The U.N. Security Council demanded the two leaders "do their utmost to control their respective forces, urgently end the fighting and prevent the spread of violence."
After the emergency meeting late Sunday, the Security Council also called on nations in the region to start readying troops for possible deployment.
No sign of a cease-fire
There was no sign of tensions easing on Monday, however. Some aid workers and journalists reported that gunships might now be involved, upping the ante and level of danger.
Juba was "completely shut down" on Monday evening — with the streets deserted save for the sight of civilians running with their belongings, according to Oxfam country director Zlatko Gegic.

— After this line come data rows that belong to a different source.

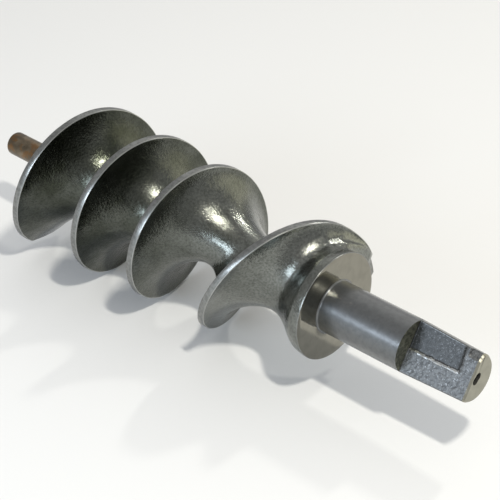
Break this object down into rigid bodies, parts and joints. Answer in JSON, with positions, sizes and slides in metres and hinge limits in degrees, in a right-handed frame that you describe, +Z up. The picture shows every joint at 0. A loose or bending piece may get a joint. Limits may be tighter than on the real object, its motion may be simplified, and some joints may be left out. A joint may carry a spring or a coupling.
{
  "type": "feed screw",
  "caption": "Left-handed feed screw of a meat mincer: cast flighted worm with thrust collar, round journal and half-round drive tang, and a steel knife stud at the other end.",
  "frame": {"origin": "on the screw's axis, in the plane of the collar's thrust face", "axes": "+X along the axis out of the drive tang, -X out of the knife stud, +Z up with the screw lying level; the tang's flat faces 147 degrees round from +Y towards +Z"},
  "size_m": [0.2769, 0.0752, 0.0745],
  "materials": {
    "feed_screw": "cast and tin-coated, glossy, with turned lands, journal and thrust face",
    "knife_stud": "turned steel with a brown tarnish"
  },
  "bodies": {
    "root": {"feed_screw": "feed_screw", "knife_stud": "knife_stud"}
  },
  "joints": []
}
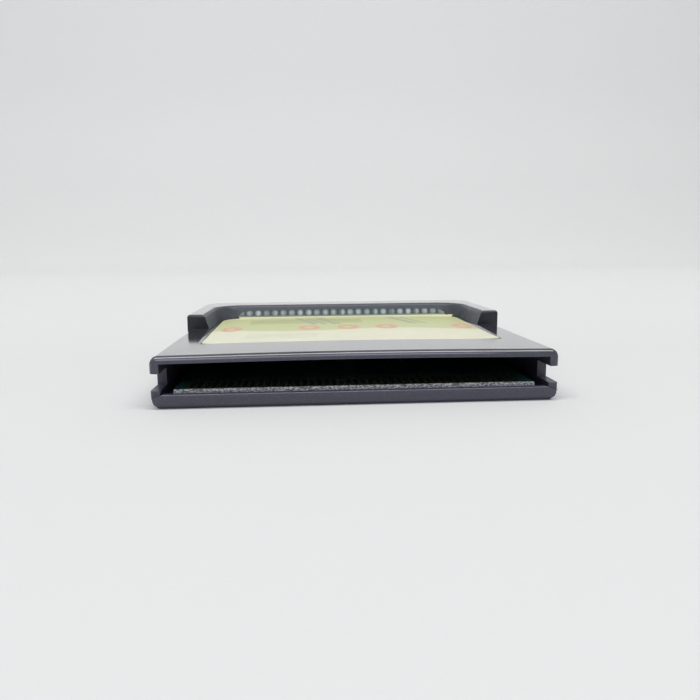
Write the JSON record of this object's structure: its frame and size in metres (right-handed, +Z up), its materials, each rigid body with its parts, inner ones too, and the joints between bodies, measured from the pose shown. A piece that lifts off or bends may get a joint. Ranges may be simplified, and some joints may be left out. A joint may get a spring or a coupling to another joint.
{
  "type": "game cartridge",
  "caption": "Flat handheld game cartridge: two screwed shells round a circuit board, with an open connector mouth, a recessed label and a raised rim round it.",
  "frame": {"origin": "middle of the footprint, on the table under the case", "axes": "+X across the case, +Y from the mouth to the far end, +Z up through the label"},
  "size_m": [0.068, 0.067, 0.012],
  "materials": {
    "shell_plastic": "dark grey moulded plastic, smooth on the deck and finely textured at the ends",
    "label_paper": "coated paper sticker, cream with a green band",
    "board_laminate": "glass-fibre board with a dark green lacquer",
    "contact_gold": "thin gold plating",
    "chip_epoxy": "moulded black epoxy",
    "tinned_lead": "dull tin",
    "capacitor_ceramic": "fired ceramic",
    "screw_steel": "zinc plated"
  },
  "bodies": {
    "root": {"front_shell": "shell_plastic", "back_shell": "shell_plastic", "label": "label_paper", "circuit_board": "board_laminate", "edge_contacts": "contact_gold", "memory_chip": "chip_epoxy", "chip_leads": "tinned_lead", "capacitor": "capacitor_ceramic", "capacitor_ends": "tinned_lead", "case_screw": "screw_steel"}
  },
  "joints": []
}
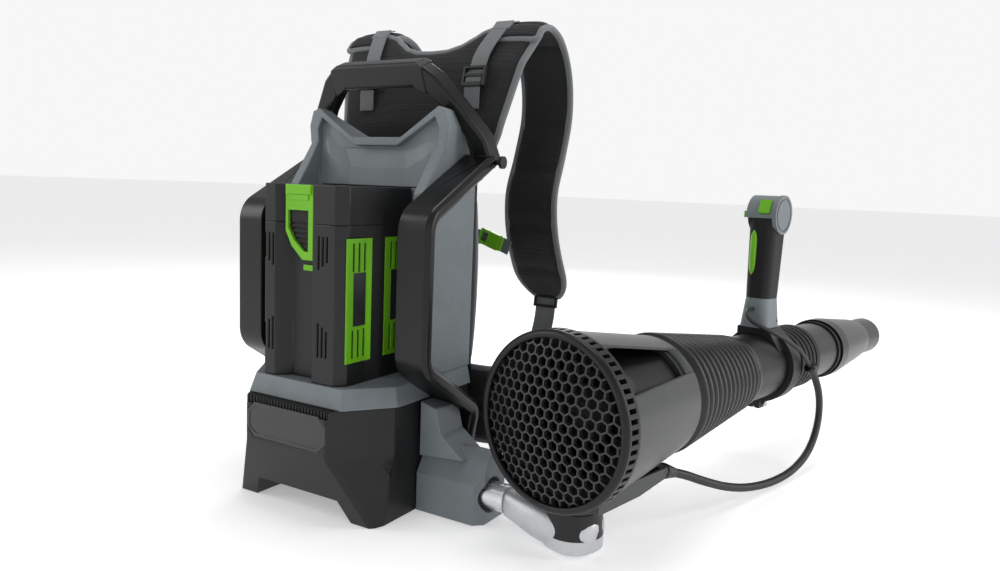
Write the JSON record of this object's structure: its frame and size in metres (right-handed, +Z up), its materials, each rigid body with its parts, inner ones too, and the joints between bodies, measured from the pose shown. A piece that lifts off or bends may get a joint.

Explosions and gunfire "we can hear even now," he told NBC News, describing how his team has been hunkered down "like prisoners" with "bullets flying over our heads."
Even the U.N. mission appears "completely powerless," according to Gegic. He said there has been no sign of U.N. peacekeepers on the streets amid the fighting.
"We have seen those gunships and attack helicopters flying over the city," Gegic said. "It seems that both sides in this conflict are using everything they have in their arsenal. Artillery fire, heavy machine guns, tanks… Everything they've got."
As he spoke, Kiir's office reportedly announced a temporary ceasefire. Gegic was not immediately convinced.
"We have been hearing all the right words from both leaders — Kiir and First Vice President Machar — who keep calling for calm and keep pledging for peace," Gegic said. "Unfortunately the current situation on the ground cannot be farther from their rhetoric."
"The situation is not getting any better and it might get worse before it gets any better," he added.
As international leaders continued to condemn the violence and urge a halt to hostilities, fleeing civilians were streaming into U.N. protection areas in search of safety.
About 10,000 people have been displaced by the fighting around Juba and are in need of life-saving assistance, according to the U.N.
The U.N.'s mission in South Sudan said more than 7,000 people have sought protection at two of its compounds alone.